Neighbors share strategy to address nuisance homes

Neighbors share strategy to address nuisance homes

SAN ANTONIO – The strategy neighbors on the north side used to deal with an eyesore home could be a roadmap for other neighborhoods dealing with the same problem.

Tucked away from Austin Highway is a house on Cloudhaven Street with a busted chain-link fence, broken blinds and a front door left wide open.

“It’s a dangerous situation,” a neighbor says in Spanish. She says police have been there to break up fights.

The two bordering neighborhood associations promised to help.

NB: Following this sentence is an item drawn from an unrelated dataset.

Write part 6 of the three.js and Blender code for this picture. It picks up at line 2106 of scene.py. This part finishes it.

“There’s a lot of crime over there. A lot of drugs, gun violence,” says Jenny Heymann with the Terrell Heights Neighborhood Association.

“In that area there was an officer-involved shooting just three weeks ago,” says Jonathan Delmer from the Oak Park-Northwood Neighborhood Association. “It’s time to clean it up.

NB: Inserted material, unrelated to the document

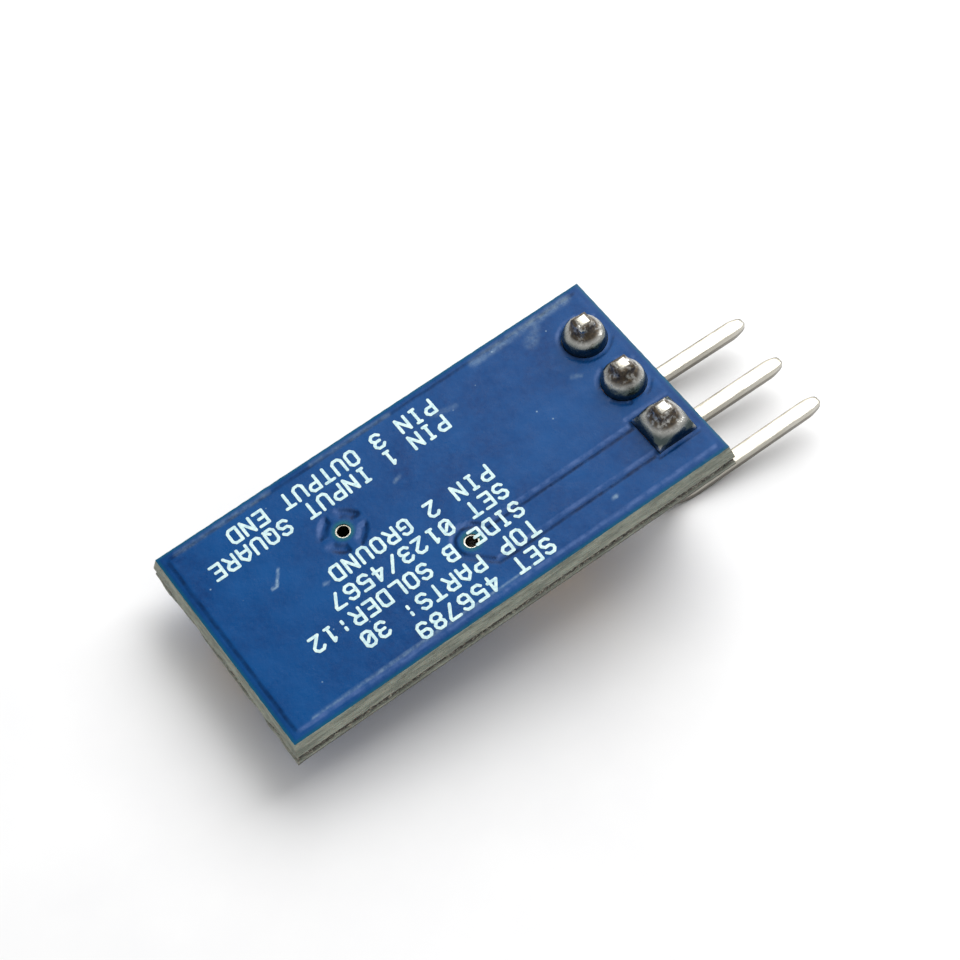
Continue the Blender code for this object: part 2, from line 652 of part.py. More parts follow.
FRAME_Z = IC_STANDOFF + IC_BODY[2] / 2


def make_chip_body():
    """The moulded case, drafted from its parting line, hollow and slotted for the leads."""
    length, width, height = IC_BODY
    body = block("chip_body", IC_BODY, draft=IC_DRAFT)
    place(body, "chip_mould", COMPONENT_SIDE, (IC_X, 0.0, FRAME_Z))
    room = (length - 2 * IC_WALL - 2 * IC_DRAFT, width - 2 * IC_WALL - 2 * IC_DRAFT,
            height - 2 * IC_WALL)
    cavity = block("chip_cavity", room)
    cut(body, place(cavity, None, COMPONENT_SIDE, (IC_X, 0.0, FRAME_Z)))
    bm = bmesh.new()
    for _, side, y in lead_rows():
        made = bmesh.ops.create_cube(bm, size=1.0)["verts"]
        bmesh.ops.scale(bm, verts=made, vec=(2 * IC_WALL + 4 * IC_DRAFT,
                        LEAD_WIDTH + 2 * FIT_GAP, LEAD_THICKNESS + 2 * FIT_GAP))
        bmesh.ops.translate(bm, verts=made, vec=(side * (length / 2 - IC_WALL), y, 0.0))
    slots = from_bmesh("chip_slots", bm)
    cut(body, place(slots, None, COMPONENT_SIDE, (IC_X, 0.0, FRAME_Z)))
    bm = bmesh.new()
    bmesh.ops.create_cone(bm, cap_ends=True, segments=ROUND_STEPS, radius1=IC_DIMPLE_RADIUS,
                          radius2=IC_DIMPLE_RADIUS, depth=2 * IC_DIMPLE_DEPTH)
    mark = (IC_X - length / 2 + IC_DIMPLE_INSET, width / 2 - IC_DIMPLE_INSET,
            IC_STANDOFF + height)
    cut(body, place(from_bmesh("chip_dimple", bm), None, COMPONENT_SIDE, mark))


def make_chip_leads():
    """Eight gull-wing leads, from their inner ends in the case to their soldered feet."""
    drop = FRAME_Z - (LEAD_THICKNESS / 2 - FOOT_DROP)
    angle = math.radians(LEAD_BEND_ANGLE)
    slope = (drop - 2 * LEAD_BEND_RADIUS * (1 - math.cos(angle))) / math.sin(angle)
    knee = IC_BODY[0] / 2 + 0.1 * MM
    run = 2 * LEAD_BEND_RADIUS * math.sin(angle) + slope * math.cos(angle)
    foot = LEAD_SPAN / 2 - knee - run
    moves = [("go", knee - LEAD_INNER_X, 1.0), ("turn", LEAD_BEND_ANGLE, LEAD_BEND_RADIUS),
             ("go", slope, 1.0), ("turn", -LEAD_BEND_ANGLE, LEAD_BEND_RADIUS),
             ("go", foot, 1.0)]
    for number, side, y in lead_rows():
        lead = bent_bar("chip_lead_%d" % number, LEAD_WIDTH, LEAD_THICKNESS,
                        (LEAD_INNER_X, 0.0, FRAME_Z), (1.0, 0.0, 0.0), moves)
        place(lead, "lead_frame", COMPONENT_SIDE, (IC_X, y, 0.0), 0.0 if side > 0 else 180.0)


def make_die():
    """The silicon die on its pad, with a bond wire to the inner end of each lead."""
    pad = block("die_pad", (*DIE_PAD, LEAD_THICKNESS))
    place(pad, "lead_frame", COMPONENT_SIDE, (IC_X, 0.0, FRAME_Z))
    low = FRAME_Z + LEAD_THICKNESS / 2 + LAYER_GAP
    place(block("silicon_die", DIE), "silicon", COMPONENT_SIDE, (IC_X, 0.0, low + DIE[2] / 2))
    top = low + DIE[2] + WIRE_RADIUS + LAYER_GAP
    lead_top = FRAME_Z + LEAD_THICKNESS / 2 + WIRE_RADIUS + LAYER_GAP
    for number, side, y in lead_rows():
        start = Vector((side * WIRE_START_X, WIRE_START_SPREAD * y, top))
        end = Vector((side * (LEAD_INNER_X + WIRE_LANDING), y, lead_top))
        rise = Vector((0.0, 0.0, WIRE_RISE))
        points = [start, start.lerp(end, 0.15) + rise, start.lerp(end, 0.6) + rise, end]
        curve = bpy.data.curves.new("bond_wire_%d" % number, "CURVE")
        curve.dimensions = "3D"
        curve.bevel_depth = WIRE_RADIUS
        curve.bevel_resolution = 1
        curve.use_fill_caps = True
        spline = curve.splines.new("POLY")
        spline.points.add(len(points) - 1)
        for point, place_of_point in zip(spline.points, points):
            point.co = (*place_of_point, 1.0)
        wire = bpy.data.objects.new(curve.name, curve)
        place(wire, "gold_wire", COMPONENT_SIDE, (IC_X, 0.0, 0.0))


# ---------------------------------------------------------------- the capacitors

def make_capacitor(name, x, y, turn, length, width, height):
    """A moulded chip capacitor: case, sintered anode with its wire, and two folded terminals."""
    case_length = length - 2 * (CAP_LEAD / 2 + CAP_LEAD_BEND + FIT_GAP)
    base = CAP_LEAD - FOOT_DROP + FIT_GAP
    size = (case_length, width, height - base)
    middle = base + size[2] / 2
    case = block(name + "_case", size, draft=CAP_DRAFT)
    place(case, "capacitor_case", COMPONENT_SIDE, (x, y, middle), turn)
    room = tuple(side - 2 * CAP_WALL for side in size)
    cut(case, place(block(name + "_room", room), None, COMPONENT_SIDE, (x, y, middle), turn))
    lead_width = CAP_LEAD_SHARE * width
    slot_size = (2 * length, lead_width + 2 * FIT_GAP, CAP_LEAD + 2 * FIT_GAP)
    slot = block(name + "_slot", slot_size)
    cut(case, place(slot, None, COMPONENT_SIDE, (x, y, middle), turn))

    low = CAP_LEAD / 2 - FOOT_DROP
    inner = case_length / 2 - CAP_WALL
    moves = [("go", length / 2 - CAP_LEAD / 2 - CAP_LEAD_BEND - inner, 1.0),
             ("turn", 90.0, CAP_LEAD_BEND), ("go", middle - low - 2 * CAP_LEAD_BEND, 1.0),
             ("turn", 90.0, CAP_LEAD_BEND), ("go", CAP_FOOT_LENGTH - CAP_LEAD_BEND, 1.0)]
    for pole, extra in (("anode", 0.0), ("cathode", 180.0)):
        terminal = bent_bar("%s_%s" % (name, pole), lead_width, CAP_LEAD,
                            (inner, 0.0, middle), (1.0, 0.0, 0.0), moves)
        place(terminal, "lead_frame", COMPONENT_SIDE, (x, y, 0.0), turn + extra)

    slug_size = [side - 2 * FIT_GAP for side in room]
    slug_size[0] = room[0] - SLUG_CLEARANCE
    bm = bmesh.new()
    bmesh.ops.create_cube(bm, size=1.0)
    bmesh.ops.scale(bm, vec=slug_size, verts=bm.verts)
    end = [f for f in bm.faces if f.normal.x > 0.9][0]
    inset = min(slug_size[1:]) / 2 - SLUG_WIRE_HALF
    bmesh.ops.inset_region(bm, faces=[end], thickness=inset)
    wire = extrude(bm, end)
    bmesh.ops.translate(bm, vec=(SLUG_WIRE_LENGTH, 0.0, 0.0), verts=wire.verts)
    slug = from_bmesh(name + "_slug", bm)
    place(slug, "tantalum", COMPONENT_SIDE, (x, y, middle), turn)


def main():
    make_core()
    make_ground_plane()
    make_input_track()
    make_plated_holes()
    make_solder_side_mask()
    make_header_pins()
    make_header_block()
    make_solder_joints()
    make_component_side_nets()
    make_component_side_mask()
    make_chip_body()
    make_chip_leads()
    make_die()
    for name, place_and_size in CAPACITORS.items():
        make_capacitor(name, *place_and_size)


main()
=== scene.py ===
"""The finished look of a three-pin voltage inverter module on a small blue circuit board.

Lengths are in metres. The board lies flat with its solder side up, and +X runs towards the
free ends of the pins. Most places are written in millimetres from the middle of one face of
the board: the solder side, or the component side, which is the solder side turned over.
"""

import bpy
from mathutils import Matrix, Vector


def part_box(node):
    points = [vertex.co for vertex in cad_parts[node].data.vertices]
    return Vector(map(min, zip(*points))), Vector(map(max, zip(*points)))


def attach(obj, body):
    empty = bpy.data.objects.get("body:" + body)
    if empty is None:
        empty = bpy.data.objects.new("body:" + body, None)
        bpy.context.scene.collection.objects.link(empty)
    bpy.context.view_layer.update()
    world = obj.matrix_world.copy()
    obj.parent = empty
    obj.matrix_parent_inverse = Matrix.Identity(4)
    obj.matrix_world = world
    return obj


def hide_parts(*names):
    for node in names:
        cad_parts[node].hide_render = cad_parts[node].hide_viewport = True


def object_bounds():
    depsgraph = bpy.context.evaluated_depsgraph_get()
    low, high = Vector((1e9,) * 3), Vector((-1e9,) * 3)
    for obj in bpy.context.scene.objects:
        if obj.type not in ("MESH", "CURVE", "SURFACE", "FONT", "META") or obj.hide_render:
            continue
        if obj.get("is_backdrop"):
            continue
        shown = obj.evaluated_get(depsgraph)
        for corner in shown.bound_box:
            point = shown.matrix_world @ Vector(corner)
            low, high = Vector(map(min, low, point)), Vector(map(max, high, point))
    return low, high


bl_info = {
    "name": "Voltage Inverter Module",
    "version": (1, 0, 0),
    "blender": (4, 5, 0),
    "location": "3D View > Sidebar > Inverter",
    "description": "Builds the detailed pieces, finishes and studio of a small circuit board",
    "category": "Object",
}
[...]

Together, they’ve lobbied the city to pay attention. They started by reporting the house over and over to authorities.

“I really think calling 311 does make a difference,” Heymann says.

Next, they leveraged their power through the neighborhood associations.

“You have to get together, which gives you a stronger voice with your councilman’s office,” Delmer says.

That voice convinced the city to inform the owner the house is in danger of being legally labeled a nuisance.

“It just opens it up to change, which is desperately needed over there,” Delmer says.

Change can’t come soon enough for neighbors afraid of crime.

“We have grandchildren and we’re worried,” the neighbor says in Spanish.

A city committee will meet Thursday, December 8 to decide what do about the house. The meeting will take place at 9 a.m. at 1901 S. Alamo, and neighbors are encouraged to attend.